Even those outside the so-called clean foods movement are concerned because of the potential for monopolization of the food supply, not only in the U.S., but also in much of rest of the world.
Monsanto is best known for making Agent Orange, dioxin, PCBs, RoundUp (containing glyphosate), and aspartame.
Mike Papantonio, noted Florida trial lawyer and “The Ring of Fire” network radio host, told Thom Hartmann on RT’s news show on Sept. 16, 2016, “The Big Picture” that Monsanto’s true business “looks more like the cancer business,” noting that Monsanto has been hit for false advertising and bribing public officials.
Bayer has its own dark history, as well. In one deplorable example shared by Papantonio, Bayer’s Factor VIII, a blood clotting agent, was found to be tainted with HIV. After being forbidden from selling it in the U.S., Bayer sold it in Asian and Latin American countries without warnings, infecting people worldwide.
Bayer is also the maker of the controversial antibiotic known as Cipro, a fluoroquinolone, which now has a black box warning by the FDA, because the risks outweigh the benefits for moderate bacterial infections. The black box warning came after public outcry from many Americans who were given Cipro and other fluoroquinolones for mild to moderate infections and who suffered serious side effects.
Bayer also makes Xarelto, a blood thinner now the subject of many lawsuits because it is implicated in causing hemorrhagic strokes.
Aside from the checkered past of Bayer and Monsanto, establishment experts are expressing concern that food and drug prices will continue to rise.

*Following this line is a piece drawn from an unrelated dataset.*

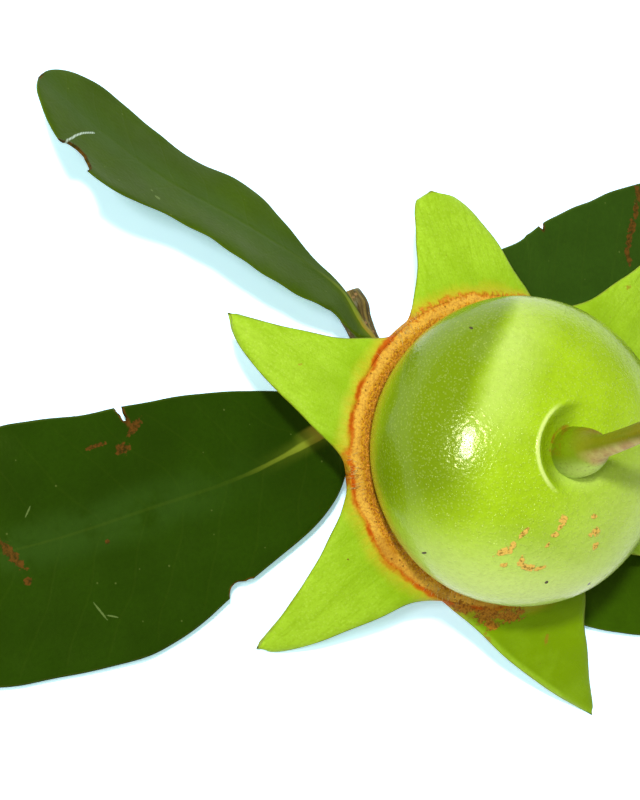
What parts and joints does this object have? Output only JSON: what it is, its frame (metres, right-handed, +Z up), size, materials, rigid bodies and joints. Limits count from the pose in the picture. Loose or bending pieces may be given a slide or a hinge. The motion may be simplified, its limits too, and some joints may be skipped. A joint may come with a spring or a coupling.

Sen. Bernie Sanders (D-Vt.) told Reuters on Sept. 15, the Bayer/Monsanto merger is “a threat to all Americans.”
Sanders added: “These mergers boost the profits of huge corporations and leave Americans paying even higher prices.”
Some experts suggest the deal may not be approved by the U.S. Federal Trade Commission (FTC), even though the two powerhouses have substantial influence at all levels of federal government. David Balto, a former policy director at the FTC, stated Bayer and Monsanto “are in for a tough time.”
Sen. Chuck Grassley (R-Iowa) scheduled a hearing for Tuesday, Sept. 20 to start investigating the merger in light of his farming community constituents who are concerned that seed and chemical costs will substantially rise.
Grassley wrote in a statement: “Iowa farmers who I’ve spoken with are worried about rising input costs, especially in an increasingly weak agriculture economy.”
Grassley continued: “[The Bayer/Monsanto merger] announcement will only heighten those concerns. As mergers continue to occur in the seed, agrochemical, and fertilizer industries, federal antitrust regulators must be ever more vigilant to ensure a robust competitive environment in this important sector.”
Papantonio was less diplomatic when he made the point that American law now deems corporations to have the same legal status as people, saying Bayer and Monsanto are “people who should probably be in prison, rather than engaging in mergers.”